There’s a scene in the movie, where Jack is
pretending to be Santa Clause and failing miserably. The townspeople are
employing anti-aircraft guns to shoot down the imposter. They don’t understand that Jack has a good
and loving heart and wants to be a part of the gift-giving love-fest that is
Christmas. All they know is that his gifts don’t look
right, and he doesn’t look right, and when he tries to “ho ho ho” it sounds like
the frightening cackle of a Halloween ghoul.

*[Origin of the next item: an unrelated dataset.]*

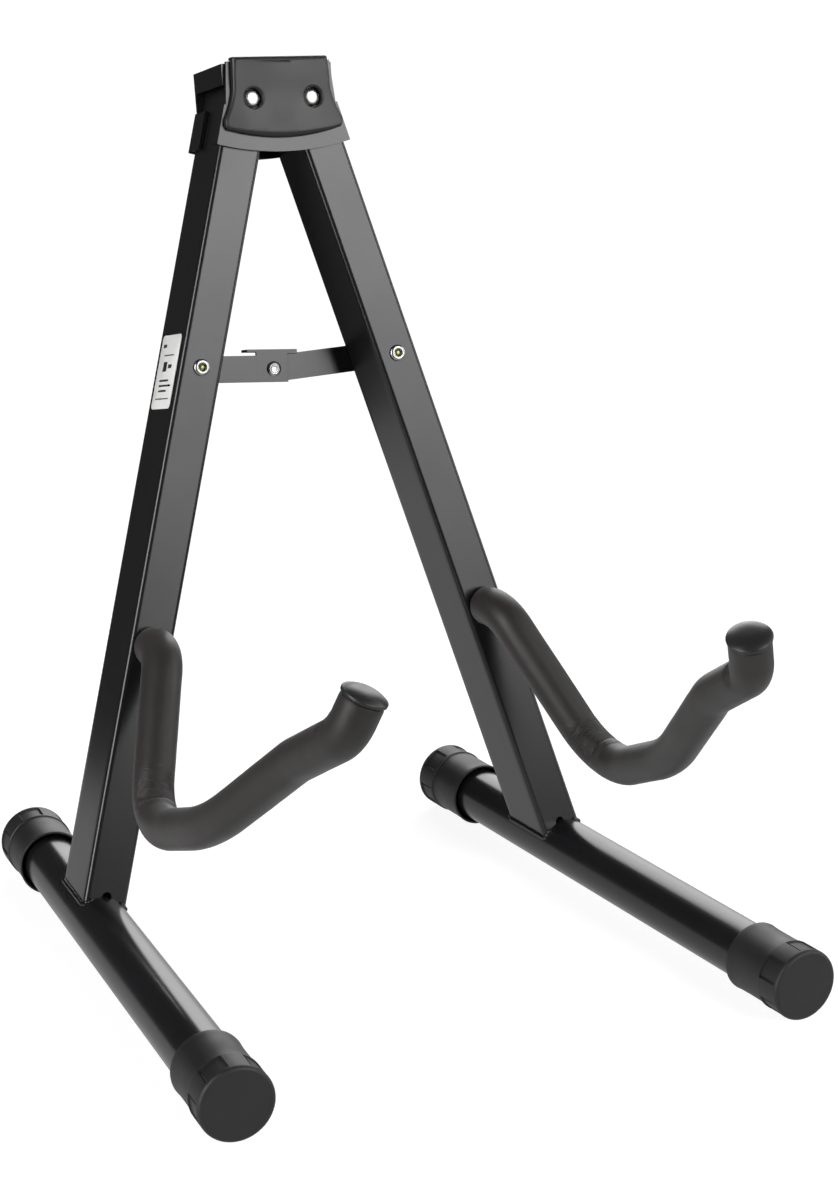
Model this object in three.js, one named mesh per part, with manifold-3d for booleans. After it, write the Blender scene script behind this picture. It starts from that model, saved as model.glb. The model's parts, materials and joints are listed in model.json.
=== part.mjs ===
// Folding A-frame guitar stand: two welded steel legs that swing in a riveted head bracket,
// a two-link brace with an over-centre stop, and foam-covered arms that carry the instrument.
// Millimetres, +Z up, the front of the stand faces -Y, +X is to the right seen from the front.
import * as THREE from 'three';
import { mergeVertices } from 'three/addons/utils/BufferGeometryUtils.js';
import Module from 'manifold-3d';

const wasm = await Module();
wasm.setup();

const rad = THREE.MathUtils.degToRad;
const LEFT = -1;
const RIGHT = 1;

// ---------------------------------------------------------------- driving dimensions
const LEAN = rad(12.35);          // the A-frame leans back by this much
const SPREAD = rad(16.15);        // each leg opens outward by this much from the middle plane
const CLEARANCE = 0.3;            // gap kept between touching pieces
const SHEET = 2;                  // bracket plate thickness

const LEG = { width: 25, depth: 40, wall: 1.5, corner: 2.5, toFootAxis: 463, abovePivot: 11 };
const PIVOT = { halfSpacing: 18.2, hole: 3.3, shank: 3, head: 5.2 };
const FOOT = { radius: 16, wall: 1.5, front: 244.7, rear: 121.2, vent: 3 };
const CAP = { radius: 19.8, length: 45, endWall: 4 };
const BRACKET = {
  inner: LEG.depth / 2 + 0.4,     // plates stand this far in front of and behind the pivot plane
  topWidth: 31.5, shoulder: -4, cornerX: 40.7, cornerZ: -24.4, sagitta: 5.2,
  frontTop: 20.8, webTop: 19.9, tabBottom: 8.5,
  flangeStart: 7, flangeEnd: 29, frontFlange: 7, rearFlange: 16,
};
const PAD = {
  thickness: 4.8, top: 23, hook: 1.7, hookDepth: 3, hole: 5.75,
  topX: 29.2, waistX: 29.8, waistZ: 5, flareX: 35.2, flareZ: -10, lowX: 34.3, lowZ: -17, sagitta: 4.9,
};
const BRACE = {
  fromPivot: 152.8, droop: 3.3, width: 15.4, sheet: 1.6, middleHole: 2.8,
  squareEnd: 9, stopEnd: 15, stopStart: -16.6, riseStart: -10.8, stopTop: 11.3, stopDepth: 8.6,
  stepStart: 31, stepEnd: 36,
};
const ARM = { rod: 4.5, foam: 11.2, foamBore: 5.2, endCap: 11.9 };
const LABEL = { width: 29, height: 42.5, top: 136, thickness: 0.25, corner: 2.5 };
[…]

So they take aim and shoot him down.
Jack falls out of his downed aircraft and lands, appropriately,
in a cemetery. Even more poignant, he
comes to rest on the outstretched arms of an angelic statuary. I am tearing up at this point, and I look at
my daughter. Tears stream down her
cheeks, and yet she is smiling. “Yes,” she
assents out loud, “because God loves us, too, even the ones who can’t ever fit
in.”
My heart broke in that moment and it still hasn’t
fully recovered. I hope it never does.